■ Your objective: Start at the line containing "The Blender code" and stop at the line containing "loft(name, rings, material, parent, ring_shaped=True)"; copy those lines exactly, both ends included, and no others.

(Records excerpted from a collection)
# # #

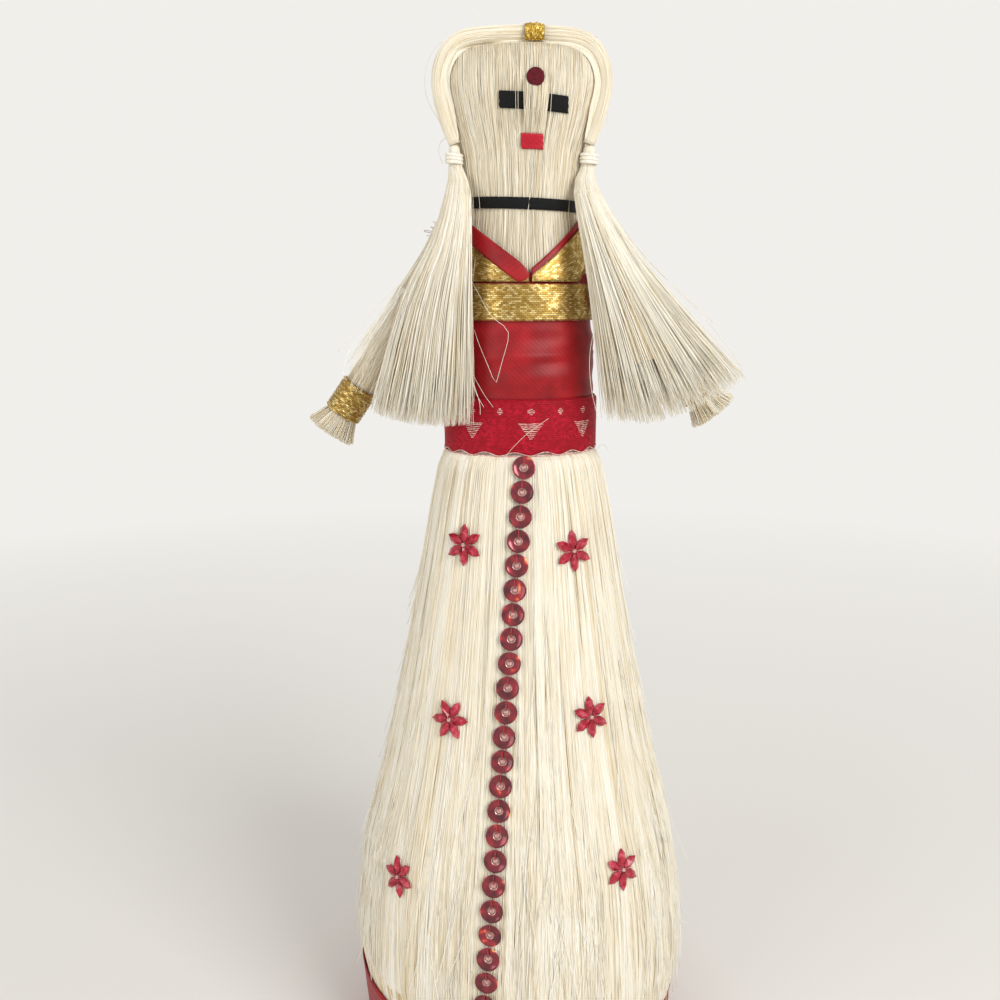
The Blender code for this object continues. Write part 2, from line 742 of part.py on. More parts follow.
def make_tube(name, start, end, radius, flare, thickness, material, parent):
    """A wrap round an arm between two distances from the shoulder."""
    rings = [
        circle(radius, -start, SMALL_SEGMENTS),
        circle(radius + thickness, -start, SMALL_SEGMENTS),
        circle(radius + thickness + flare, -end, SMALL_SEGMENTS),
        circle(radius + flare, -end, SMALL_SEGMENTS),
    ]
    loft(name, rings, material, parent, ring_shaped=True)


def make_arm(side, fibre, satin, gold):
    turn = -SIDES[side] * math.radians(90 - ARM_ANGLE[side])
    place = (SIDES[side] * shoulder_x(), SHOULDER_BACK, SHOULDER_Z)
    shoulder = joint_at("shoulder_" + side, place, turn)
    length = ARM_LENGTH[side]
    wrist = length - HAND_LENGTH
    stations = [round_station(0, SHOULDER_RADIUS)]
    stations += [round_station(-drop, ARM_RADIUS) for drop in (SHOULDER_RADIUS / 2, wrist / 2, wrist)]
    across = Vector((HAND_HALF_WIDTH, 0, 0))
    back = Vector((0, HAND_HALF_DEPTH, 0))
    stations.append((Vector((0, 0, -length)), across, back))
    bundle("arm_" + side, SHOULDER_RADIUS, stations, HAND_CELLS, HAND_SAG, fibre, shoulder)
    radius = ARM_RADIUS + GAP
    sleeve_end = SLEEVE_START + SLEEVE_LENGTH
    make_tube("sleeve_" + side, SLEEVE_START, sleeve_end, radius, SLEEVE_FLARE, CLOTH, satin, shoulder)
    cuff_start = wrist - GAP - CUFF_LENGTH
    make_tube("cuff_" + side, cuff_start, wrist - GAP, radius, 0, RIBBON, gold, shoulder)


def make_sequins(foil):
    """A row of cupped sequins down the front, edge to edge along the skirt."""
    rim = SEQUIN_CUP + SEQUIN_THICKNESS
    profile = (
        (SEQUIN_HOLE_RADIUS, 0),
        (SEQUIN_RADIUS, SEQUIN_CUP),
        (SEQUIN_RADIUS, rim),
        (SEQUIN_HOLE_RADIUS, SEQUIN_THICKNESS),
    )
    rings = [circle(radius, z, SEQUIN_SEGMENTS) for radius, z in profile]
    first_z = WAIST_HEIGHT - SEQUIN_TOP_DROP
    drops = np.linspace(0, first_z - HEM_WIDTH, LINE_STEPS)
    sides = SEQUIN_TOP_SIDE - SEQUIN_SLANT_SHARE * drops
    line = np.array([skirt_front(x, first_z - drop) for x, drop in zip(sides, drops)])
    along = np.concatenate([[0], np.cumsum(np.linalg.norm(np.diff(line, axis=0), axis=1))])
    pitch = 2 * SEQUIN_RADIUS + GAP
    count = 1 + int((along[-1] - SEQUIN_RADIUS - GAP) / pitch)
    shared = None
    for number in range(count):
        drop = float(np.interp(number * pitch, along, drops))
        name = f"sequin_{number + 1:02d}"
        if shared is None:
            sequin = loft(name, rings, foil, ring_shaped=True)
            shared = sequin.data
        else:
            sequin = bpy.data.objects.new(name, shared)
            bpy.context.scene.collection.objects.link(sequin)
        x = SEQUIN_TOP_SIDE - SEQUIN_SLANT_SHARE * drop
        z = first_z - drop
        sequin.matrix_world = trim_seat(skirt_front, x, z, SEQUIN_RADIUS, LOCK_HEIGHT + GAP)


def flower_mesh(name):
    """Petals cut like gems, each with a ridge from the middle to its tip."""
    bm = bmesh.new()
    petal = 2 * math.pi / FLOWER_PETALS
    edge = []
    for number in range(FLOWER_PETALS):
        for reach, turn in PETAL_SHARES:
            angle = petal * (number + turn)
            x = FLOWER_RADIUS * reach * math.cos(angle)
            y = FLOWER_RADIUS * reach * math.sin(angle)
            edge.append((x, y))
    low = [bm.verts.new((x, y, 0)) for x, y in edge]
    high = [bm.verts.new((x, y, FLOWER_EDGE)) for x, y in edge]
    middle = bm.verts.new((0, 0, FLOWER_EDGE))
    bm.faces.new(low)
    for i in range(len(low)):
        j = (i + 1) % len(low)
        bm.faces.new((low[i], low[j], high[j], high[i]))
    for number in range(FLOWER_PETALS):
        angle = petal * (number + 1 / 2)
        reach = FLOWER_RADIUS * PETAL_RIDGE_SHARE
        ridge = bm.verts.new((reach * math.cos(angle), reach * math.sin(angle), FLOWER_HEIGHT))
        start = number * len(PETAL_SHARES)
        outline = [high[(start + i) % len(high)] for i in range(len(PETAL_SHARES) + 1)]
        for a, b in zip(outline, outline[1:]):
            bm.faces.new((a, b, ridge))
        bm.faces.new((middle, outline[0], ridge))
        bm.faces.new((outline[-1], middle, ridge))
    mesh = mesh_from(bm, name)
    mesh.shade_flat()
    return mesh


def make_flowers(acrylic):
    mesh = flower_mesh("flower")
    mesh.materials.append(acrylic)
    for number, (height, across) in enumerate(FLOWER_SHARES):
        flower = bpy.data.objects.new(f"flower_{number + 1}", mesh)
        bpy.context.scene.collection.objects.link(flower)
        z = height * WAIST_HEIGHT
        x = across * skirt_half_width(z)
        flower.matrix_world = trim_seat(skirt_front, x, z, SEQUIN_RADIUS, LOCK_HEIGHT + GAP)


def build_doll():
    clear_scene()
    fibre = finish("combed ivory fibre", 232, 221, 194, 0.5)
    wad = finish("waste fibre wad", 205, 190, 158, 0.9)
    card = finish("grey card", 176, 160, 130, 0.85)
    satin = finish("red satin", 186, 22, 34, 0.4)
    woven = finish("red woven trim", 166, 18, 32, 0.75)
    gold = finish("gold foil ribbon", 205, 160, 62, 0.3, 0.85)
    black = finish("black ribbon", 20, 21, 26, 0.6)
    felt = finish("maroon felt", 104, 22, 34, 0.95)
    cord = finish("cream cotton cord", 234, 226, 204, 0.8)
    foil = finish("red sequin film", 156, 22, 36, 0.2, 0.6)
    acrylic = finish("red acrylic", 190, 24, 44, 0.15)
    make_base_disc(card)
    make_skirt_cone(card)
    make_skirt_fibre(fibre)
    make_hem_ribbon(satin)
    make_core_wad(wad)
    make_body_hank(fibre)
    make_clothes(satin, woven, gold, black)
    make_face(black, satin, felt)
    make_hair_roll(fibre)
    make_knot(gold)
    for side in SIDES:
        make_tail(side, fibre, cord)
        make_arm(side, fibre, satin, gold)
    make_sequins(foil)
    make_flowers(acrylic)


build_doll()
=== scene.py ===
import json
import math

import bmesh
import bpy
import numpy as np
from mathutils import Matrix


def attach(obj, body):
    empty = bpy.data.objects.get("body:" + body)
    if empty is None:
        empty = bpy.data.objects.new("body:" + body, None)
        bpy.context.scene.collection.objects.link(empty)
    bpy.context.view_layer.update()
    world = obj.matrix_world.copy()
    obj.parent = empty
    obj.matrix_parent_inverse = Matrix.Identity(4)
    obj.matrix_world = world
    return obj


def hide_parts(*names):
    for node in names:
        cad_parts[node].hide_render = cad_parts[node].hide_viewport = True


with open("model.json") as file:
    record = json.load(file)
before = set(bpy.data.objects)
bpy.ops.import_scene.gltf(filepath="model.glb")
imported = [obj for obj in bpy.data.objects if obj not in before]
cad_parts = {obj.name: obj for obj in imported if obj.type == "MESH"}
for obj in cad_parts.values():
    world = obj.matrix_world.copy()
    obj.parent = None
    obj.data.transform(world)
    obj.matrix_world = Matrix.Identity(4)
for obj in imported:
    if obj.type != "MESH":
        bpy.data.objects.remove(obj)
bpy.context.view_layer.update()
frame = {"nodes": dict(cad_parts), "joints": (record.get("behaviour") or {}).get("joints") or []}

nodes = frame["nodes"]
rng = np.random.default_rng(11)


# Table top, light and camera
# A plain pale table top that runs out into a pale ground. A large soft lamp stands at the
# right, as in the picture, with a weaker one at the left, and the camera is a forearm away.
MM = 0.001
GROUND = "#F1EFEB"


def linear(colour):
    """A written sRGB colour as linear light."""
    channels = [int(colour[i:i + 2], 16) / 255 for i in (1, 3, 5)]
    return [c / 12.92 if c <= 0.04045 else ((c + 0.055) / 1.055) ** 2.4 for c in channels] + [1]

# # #

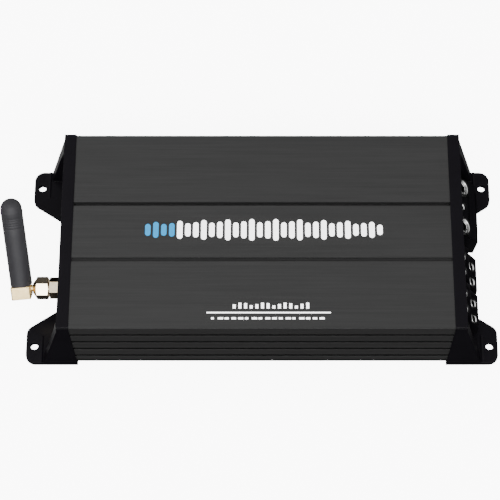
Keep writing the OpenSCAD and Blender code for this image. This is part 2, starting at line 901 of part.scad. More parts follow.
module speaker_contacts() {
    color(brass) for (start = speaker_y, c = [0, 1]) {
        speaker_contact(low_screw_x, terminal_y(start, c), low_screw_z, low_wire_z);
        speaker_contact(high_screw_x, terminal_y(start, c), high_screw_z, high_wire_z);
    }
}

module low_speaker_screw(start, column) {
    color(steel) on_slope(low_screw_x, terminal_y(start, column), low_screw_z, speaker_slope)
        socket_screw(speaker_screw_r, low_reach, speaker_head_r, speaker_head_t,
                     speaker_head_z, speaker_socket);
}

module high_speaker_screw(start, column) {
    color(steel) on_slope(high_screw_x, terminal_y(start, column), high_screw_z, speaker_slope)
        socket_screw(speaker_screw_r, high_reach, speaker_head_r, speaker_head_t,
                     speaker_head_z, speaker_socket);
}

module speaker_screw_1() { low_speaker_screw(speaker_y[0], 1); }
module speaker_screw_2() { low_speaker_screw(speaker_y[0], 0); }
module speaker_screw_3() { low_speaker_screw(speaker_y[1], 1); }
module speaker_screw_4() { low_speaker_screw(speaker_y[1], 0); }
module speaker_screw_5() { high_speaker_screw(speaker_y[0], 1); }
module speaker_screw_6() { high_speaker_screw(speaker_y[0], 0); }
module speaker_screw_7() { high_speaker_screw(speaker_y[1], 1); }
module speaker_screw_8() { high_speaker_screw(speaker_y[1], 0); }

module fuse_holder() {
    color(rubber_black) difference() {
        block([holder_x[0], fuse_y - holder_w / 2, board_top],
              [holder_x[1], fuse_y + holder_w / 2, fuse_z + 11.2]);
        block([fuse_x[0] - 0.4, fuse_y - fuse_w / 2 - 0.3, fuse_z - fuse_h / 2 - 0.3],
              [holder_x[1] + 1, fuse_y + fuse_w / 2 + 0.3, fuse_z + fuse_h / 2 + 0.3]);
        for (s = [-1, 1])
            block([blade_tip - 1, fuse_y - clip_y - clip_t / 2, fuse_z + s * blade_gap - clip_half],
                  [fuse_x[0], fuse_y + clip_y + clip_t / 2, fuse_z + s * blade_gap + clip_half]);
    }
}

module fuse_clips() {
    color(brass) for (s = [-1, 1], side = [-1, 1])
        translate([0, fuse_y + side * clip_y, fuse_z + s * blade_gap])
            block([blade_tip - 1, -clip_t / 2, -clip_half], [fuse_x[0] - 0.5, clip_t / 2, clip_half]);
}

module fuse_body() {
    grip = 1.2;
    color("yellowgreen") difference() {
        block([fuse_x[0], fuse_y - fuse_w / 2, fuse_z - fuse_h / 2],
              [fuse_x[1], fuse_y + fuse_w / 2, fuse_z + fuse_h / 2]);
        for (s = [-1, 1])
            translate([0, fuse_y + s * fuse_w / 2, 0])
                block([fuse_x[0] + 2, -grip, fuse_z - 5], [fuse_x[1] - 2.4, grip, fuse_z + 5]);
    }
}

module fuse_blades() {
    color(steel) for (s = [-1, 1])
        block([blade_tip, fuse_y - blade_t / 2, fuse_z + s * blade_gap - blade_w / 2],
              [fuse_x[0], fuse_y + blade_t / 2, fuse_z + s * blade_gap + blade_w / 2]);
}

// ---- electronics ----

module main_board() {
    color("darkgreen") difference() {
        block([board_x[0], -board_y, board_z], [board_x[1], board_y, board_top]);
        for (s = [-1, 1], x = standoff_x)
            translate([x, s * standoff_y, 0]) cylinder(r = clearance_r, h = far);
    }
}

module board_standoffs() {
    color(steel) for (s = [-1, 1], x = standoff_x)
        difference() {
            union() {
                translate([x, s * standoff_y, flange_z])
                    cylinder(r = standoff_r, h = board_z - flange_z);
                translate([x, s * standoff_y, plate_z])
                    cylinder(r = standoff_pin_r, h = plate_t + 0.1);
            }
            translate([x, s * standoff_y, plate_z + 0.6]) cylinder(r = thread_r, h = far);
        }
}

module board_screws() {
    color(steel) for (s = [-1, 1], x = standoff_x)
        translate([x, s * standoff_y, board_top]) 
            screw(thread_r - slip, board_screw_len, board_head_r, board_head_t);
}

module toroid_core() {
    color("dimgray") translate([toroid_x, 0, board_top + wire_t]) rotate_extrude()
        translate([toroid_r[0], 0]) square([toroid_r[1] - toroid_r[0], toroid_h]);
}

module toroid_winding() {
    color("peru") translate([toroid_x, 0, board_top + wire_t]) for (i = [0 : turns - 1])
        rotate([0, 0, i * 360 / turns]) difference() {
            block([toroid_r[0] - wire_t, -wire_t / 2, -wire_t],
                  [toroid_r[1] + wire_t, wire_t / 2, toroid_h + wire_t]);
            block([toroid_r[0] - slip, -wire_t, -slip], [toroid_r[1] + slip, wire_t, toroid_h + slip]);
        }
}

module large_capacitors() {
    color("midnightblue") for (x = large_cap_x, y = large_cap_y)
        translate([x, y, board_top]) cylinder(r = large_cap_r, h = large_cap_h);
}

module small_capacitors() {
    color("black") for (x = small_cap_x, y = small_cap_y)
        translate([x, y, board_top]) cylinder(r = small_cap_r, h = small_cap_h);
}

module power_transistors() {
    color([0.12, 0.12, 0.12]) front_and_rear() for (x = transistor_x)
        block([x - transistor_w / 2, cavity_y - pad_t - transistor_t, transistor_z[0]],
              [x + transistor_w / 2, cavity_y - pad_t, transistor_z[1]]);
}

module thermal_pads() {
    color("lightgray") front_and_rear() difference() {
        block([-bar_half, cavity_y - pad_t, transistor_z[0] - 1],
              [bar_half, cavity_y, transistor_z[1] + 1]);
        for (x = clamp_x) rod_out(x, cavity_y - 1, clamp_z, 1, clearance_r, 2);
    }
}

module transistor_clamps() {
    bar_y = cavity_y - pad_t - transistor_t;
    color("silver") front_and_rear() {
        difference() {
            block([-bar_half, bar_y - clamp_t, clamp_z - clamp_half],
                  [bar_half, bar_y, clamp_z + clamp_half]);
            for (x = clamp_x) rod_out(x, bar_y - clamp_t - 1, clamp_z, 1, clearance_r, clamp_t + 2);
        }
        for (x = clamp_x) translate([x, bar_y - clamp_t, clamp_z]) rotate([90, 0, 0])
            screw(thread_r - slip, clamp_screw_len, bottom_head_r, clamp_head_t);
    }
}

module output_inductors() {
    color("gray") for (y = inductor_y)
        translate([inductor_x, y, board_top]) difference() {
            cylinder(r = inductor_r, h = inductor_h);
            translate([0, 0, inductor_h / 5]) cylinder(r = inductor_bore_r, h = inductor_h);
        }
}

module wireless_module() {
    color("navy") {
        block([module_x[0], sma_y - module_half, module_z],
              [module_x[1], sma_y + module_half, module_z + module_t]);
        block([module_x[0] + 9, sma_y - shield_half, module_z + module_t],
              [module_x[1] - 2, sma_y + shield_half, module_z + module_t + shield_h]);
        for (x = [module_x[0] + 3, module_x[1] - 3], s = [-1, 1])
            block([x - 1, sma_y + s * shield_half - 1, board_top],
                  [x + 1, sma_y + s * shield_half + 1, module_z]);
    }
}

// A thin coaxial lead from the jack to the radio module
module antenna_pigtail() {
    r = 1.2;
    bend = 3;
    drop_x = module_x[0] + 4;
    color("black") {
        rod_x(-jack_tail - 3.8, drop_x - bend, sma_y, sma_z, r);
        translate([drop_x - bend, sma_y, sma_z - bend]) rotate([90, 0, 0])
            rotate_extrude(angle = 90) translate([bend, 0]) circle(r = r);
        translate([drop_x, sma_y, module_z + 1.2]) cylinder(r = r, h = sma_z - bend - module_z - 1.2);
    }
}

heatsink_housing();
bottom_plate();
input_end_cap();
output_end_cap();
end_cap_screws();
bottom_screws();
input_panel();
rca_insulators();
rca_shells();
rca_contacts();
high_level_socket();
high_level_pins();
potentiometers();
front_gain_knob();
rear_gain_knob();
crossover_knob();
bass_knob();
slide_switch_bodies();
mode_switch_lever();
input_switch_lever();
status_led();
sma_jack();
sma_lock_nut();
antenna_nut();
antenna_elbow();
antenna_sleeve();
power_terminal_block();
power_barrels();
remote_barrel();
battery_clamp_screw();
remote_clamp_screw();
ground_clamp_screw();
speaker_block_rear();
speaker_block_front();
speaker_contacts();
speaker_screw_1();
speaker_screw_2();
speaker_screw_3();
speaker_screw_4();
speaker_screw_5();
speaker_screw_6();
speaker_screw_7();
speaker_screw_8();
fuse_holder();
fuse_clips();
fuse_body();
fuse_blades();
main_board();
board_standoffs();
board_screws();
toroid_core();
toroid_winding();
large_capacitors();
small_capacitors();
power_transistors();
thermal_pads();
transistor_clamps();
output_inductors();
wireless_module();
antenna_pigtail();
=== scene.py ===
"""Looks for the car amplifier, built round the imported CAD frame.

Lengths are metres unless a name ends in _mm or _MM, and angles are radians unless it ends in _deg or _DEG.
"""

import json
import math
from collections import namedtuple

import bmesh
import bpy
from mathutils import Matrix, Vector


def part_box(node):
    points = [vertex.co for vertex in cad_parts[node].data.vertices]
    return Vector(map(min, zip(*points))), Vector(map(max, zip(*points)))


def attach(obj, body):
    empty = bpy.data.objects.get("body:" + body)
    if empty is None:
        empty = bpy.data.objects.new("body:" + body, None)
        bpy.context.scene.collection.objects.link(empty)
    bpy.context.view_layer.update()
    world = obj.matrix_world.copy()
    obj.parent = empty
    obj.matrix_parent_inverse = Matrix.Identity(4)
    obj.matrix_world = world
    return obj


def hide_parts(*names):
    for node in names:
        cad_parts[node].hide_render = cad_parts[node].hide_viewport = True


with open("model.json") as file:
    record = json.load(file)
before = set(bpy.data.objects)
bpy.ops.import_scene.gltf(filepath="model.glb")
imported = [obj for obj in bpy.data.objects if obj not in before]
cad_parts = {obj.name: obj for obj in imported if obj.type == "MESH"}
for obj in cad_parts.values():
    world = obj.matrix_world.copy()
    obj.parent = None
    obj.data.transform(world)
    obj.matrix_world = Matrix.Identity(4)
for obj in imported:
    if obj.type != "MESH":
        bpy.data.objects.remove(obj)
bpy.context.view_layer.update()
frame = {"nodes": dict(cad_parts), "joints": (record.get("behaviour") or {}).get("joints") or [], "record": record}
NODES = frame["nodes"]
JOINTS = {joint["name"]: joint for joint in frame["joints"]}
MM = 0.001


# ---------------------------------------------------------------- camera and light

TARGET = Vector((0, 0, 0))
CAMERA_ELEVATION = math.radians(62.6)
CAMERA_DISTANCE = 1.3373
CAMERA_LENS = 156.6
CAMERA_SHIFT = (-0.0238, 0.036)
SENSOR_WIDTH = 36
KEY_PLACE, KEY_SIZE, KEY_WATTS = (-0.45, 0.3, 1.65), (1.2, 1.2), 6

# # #

■ Answer to the exercise:
The Blender code for this object continues. Write part 2, from line 742 of part.py on. More parts follow.
def make_tube(name, start, end, radius, flare, thickness, material, parent):
    """A wrap round an arm between two distances from the shoulder."""
    rings = [
        circle(radius, -start, SMALL_SEGMENTS),
        circle(radius + thickness, -start, SMALL_SEGMENTS),
        circle(radius + thickness + flare, -end, SMALL_SEGMENTS),
        circle(radius + flare, -end, SMALL_SEGMENTS),
    ]
    loft(name, rings, material, parent, ring_shaped=True)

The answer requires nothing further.